What is being asked -> Wherever the string "with" occurs in a line of these records, report that line.

-- START OF Exercise material --

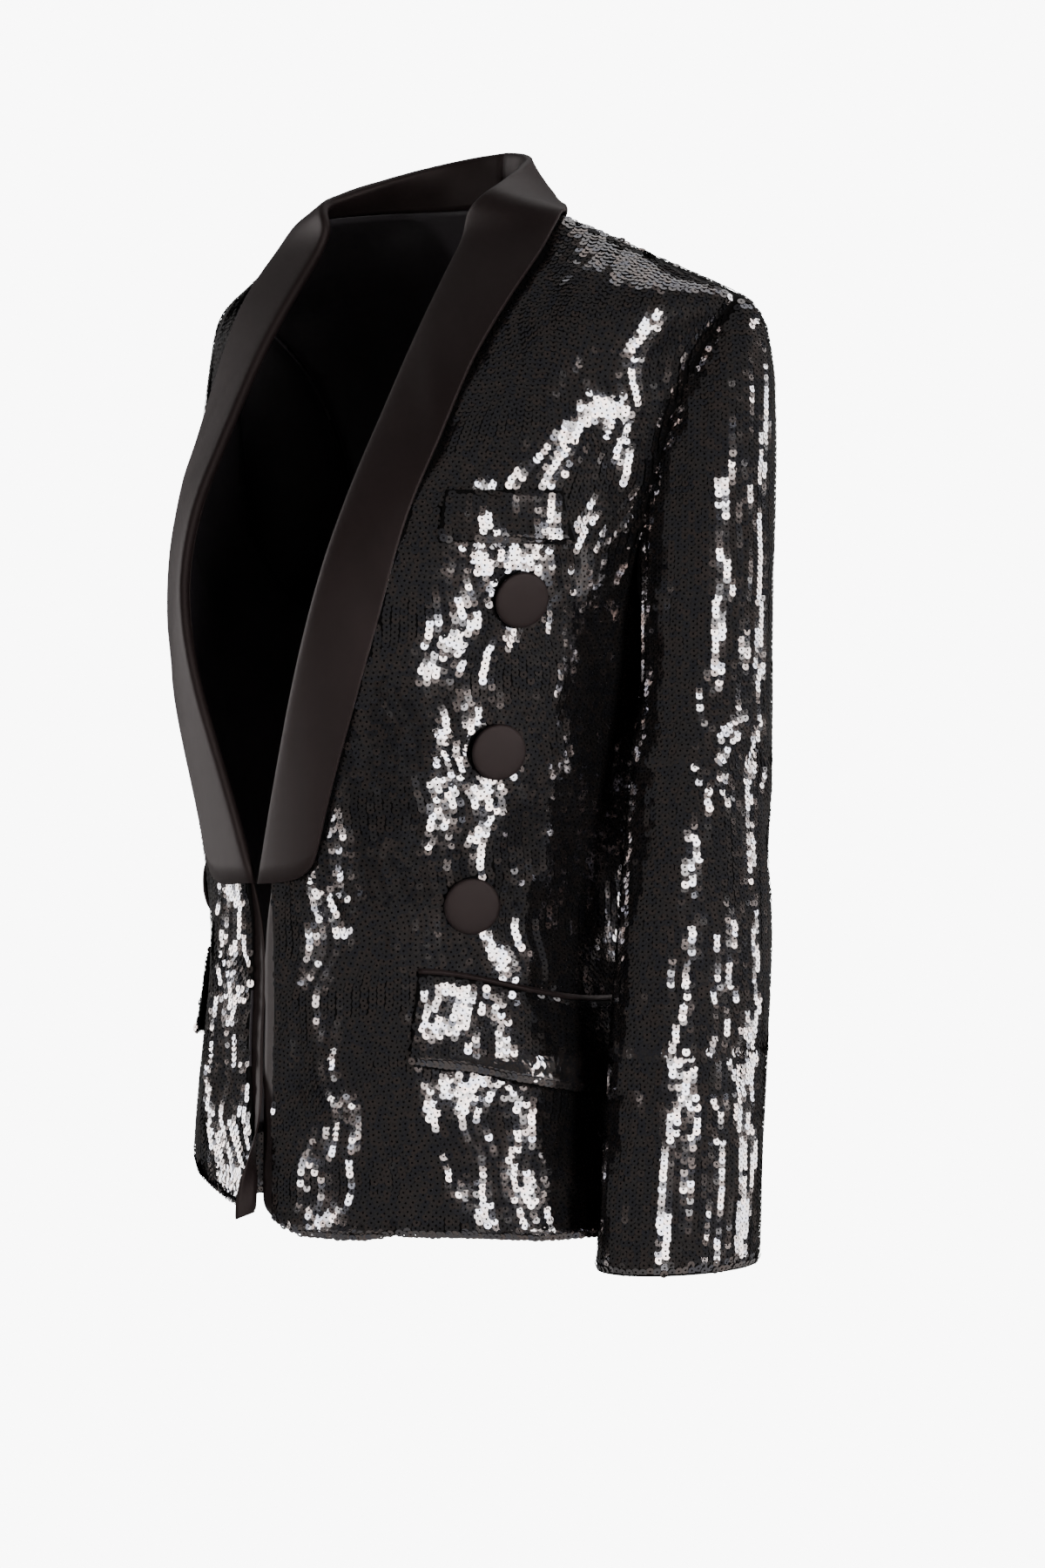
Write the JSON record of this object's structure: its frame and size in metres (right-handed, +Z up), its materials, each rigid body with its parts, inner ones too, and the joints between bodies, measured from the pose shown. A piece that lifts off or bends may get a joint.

-- END OF Exercise material --
-- START OF Exercise material --

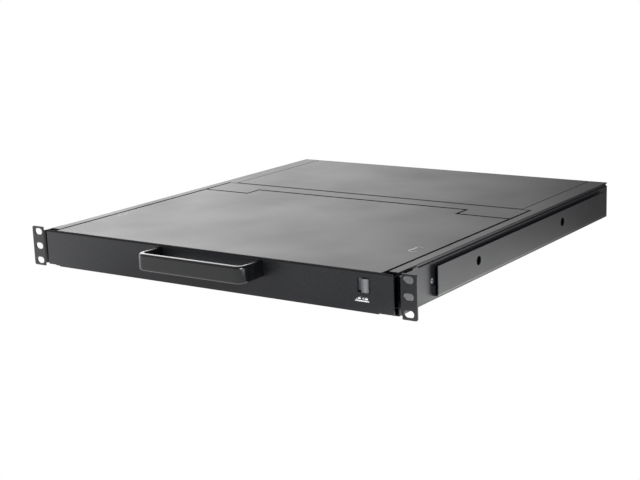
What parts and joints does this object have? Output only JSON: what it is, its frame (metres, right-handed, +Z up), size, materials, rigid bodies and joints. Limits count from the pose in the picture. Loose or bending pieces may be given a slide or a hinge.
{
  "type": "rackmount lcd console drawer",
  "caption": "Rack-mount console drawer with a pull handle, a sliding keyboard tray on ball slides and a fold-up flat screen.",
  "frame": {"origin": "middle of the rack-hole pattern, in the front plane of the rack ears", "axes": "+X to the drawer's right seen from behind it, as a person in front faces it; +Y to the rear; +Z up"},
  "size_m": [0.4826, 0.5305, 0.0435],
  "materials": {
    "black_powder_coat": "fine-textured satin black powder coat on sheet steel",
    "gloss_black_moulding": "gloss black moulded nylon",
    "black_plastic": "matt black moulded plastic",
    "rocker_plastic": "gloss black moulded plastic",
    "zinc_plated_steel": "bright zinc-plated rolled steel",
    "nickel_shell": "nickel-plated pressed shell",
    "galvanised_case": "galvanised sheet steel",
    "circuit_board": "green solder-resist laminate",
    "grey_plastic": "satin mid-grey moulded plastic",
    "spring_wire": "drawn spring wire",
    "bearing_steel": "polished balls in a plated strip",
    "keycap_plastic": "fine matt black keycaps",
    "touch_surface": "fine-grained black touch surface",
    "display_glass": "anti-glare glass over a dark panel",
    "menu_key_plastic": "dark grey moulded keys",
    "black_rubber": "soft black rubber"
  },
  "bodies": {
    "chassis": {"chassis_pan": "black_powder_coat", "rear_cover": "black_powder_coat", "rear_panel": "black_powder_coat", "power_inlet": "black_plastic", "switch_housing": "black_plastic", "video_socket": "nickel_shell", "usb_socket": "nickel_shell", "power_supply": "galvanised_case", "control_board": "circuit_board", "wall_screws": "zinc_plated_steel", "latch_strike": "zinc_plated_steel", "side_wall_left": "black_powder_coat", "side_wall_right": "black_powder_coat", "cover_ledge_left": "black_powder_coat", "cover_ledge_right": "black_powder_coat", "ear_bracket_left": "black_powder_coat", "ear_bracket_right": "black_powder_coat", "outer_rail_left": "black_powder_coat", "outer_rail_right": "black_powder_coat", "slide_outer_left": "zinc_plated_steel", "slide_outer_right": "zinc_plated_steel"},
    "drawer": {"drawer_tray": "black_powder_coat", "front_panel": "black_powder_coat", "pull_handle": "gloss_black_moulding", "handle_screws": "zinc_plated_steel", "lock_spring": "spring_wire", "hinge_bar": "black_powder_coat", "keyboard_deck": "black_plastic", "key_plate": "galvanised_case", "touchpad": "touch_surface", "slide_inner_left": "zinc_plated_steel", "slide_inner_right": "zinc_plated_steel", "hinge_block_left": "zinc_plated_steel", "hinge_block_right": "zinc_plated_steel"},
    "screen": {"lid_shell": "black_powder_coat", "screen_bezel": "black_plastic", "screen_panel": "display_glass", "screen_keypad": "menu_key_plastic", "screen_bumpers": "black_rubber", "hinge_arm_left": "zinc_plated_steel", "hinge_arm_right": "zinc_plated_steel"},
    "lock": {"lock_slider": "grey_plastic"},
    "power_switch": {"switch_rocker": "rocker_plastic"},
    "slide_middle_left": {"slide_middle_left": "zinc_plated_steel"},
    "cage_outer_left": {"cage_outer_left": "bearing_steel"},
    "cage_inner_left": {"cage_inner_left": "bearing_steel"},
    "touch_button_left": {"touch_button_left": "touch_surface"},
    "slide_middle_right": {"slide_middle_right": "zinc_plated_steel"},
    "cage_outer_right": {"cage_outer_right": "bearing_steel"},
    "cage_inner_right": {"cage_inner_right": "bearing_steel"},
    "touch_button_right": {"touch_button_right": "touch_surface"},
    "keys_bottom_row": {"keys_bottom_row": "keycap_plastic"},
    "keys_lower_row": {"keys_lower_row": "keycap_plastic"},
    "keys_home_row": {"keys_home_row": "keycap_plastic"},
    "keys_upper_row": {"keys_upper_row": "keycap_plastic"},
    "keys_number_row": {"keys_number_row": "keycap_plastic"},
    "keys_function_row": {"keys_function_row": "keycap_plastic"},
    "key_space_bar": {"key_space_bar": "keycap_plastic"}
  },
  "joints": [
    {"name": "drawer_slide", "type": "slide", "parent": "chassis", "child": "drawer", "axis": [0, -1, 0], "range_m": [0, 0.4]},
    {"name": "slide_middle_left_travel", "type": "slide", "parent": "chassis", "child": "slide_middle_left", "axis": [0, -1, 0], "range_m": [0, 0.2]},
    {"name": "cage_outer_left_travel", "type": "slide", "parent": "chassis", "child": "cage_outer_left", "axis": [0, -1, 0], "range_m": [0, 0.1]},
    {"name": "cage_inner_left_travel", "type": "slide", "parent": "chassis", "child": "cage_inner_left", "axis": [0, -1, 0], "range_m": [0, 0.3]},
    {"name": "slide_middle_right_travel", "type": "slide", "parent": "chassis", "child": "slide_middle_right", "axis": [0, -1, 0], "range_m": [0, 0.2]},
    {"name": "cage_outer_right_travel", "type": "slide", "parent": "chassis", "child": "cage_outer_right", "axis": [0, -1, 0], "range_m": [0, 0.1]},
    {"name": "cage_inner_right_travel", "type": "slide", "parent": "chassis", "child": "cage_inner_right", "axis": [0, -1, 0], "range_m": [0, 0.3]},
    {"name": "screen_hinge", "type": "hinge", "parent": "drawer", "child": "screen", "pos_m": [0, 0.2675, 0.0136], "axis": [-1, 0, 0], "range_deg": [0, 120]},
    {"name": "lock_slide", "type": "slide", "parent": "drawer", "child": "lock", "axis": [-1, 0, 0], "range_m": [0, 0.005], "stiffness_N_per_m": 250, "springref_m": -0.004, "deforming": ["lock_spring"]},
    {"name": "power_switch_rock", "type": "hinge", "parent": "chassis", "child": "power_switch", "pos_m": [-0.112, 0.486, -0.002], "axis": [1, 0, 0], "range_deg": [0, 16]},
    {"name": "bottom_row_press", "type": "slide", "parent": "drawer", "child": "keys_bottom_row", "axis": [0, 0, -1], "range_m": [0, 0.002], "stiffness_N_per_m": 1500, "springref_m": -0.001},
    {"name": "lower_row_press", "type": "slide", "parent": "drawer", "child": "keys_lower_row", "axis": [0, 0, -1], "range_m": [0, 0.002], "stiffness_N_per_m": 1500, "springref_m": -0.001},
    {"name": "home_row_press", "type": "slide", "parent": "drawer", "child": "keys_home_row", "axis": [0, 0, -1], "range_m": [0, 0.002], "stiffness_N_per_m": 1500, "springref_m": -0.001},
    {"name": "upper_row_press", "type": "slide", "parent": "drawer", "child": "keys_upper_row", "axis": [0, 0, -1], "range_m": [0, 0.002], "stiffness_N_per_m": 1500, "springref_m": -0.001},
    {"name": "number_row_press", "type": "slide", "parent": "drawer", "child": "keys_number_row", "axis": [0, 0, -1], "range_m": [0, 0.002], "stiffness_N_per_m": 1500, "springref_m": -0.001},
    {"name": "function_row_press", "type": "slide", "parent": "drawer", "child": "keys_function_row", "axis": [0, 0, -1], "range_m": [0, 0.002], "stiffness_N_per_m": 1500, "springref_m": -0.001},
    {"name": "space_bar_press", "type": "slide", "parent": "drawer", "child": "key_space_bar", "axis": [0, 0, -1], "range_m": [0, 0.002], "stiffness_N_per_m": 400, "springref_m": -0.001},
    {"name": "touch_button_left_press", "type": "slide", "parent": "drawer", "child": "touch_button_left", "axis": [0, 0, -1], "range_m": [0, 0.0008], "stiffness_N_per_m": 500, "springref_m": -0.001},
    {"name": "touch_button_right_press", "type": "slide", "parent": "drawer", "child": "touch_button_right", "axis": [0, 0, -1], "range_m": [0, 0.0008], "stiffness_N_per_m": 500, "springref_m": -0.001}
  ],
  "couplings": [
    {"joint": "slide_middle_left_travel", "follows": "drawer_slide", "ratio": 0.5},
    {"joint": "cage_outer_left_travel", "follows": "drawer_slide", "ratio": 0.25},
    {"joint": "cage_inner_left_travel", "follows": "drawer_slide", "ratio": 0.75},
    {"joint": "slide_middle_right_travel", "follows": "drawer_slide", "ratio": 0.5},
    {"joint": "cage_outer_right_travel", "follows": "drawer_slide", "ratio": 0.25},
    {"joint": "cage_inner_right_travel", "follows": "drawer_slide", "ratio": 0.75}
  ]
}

-- END OF Exercise material --

Correct response ->
Write the JSON record of this object's structure: its frame and size in metres (right-handed, +Z up), its materials, each rigid body with its parts, inner ones too, and the joints between bodies, measured from the pose shown. A piece that lifts off or bends may get a joint.
  "caption": "Rack-mount console drawer with a pull handle, a sliding keyboard tray on ball slides and a fold-up flat screen.",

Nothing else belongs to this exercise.